I don't think this is a security risk because a bad actor would have to pre-install the CA on a user's computer, in which case EV or not doesn't make a difference.

hslatman commented 1 year ago

Hey @reesericci,

I think there are no changes required in step-ca to issue certificates that would be considered "compatible with EV", as they're regular X.509 certificates with some specific data in them. If I'm correct, EV certificates need a certificate issuance policy OID set, and the systems that should consider the certificates to be EV certificates, should have the appropriate configuration, which includes knowing that OID.

Setting custom OIDs is possible using templates. One example of adding a custom OID is shown in https://smallstep.com/docs/step-ca/templates/#asn1-values. The configuration for Windows machines is described in https://richardjgreen.net/extended-validation-ev-internal-certificate-authority/, but other examples exist too. I haven't looked into what it needs on other platforms.

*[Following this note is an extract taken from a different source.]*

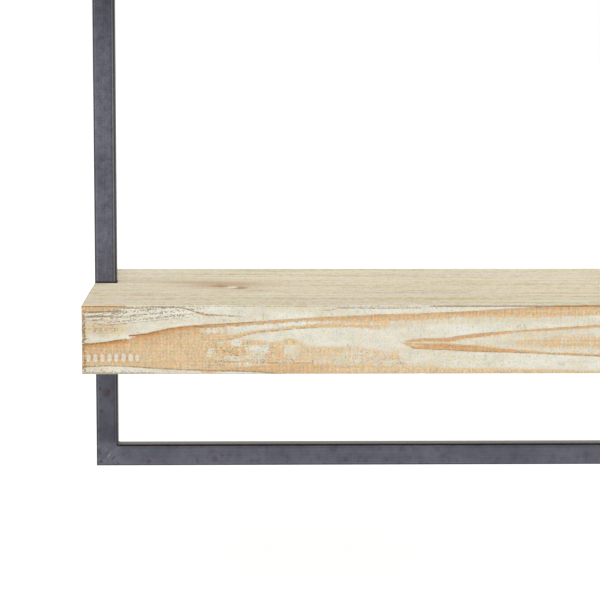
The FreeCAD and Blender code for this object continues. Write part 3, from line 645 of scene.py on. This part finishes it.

The above would be just about customizing the certificate contents. It doesn't include implementing logic that actually enforces the certificate policies. Enforcing the policy would be useful, but would take a considerable larger effort to implement correctly.

That said, Extended Validation certificates are losing their "security value", because browsers are increasingly removing special treatment for these certificates. See https://www.troyhunt.com/extended-validation-certificates-are-dead/ and https://www.troyhunt.com/extended-validation-certificates-are-really-really-dead/, for example.

reesericci commented 1 year ago

I think then just publishing some kind of example template for EV certs would be good, thanks for the insight.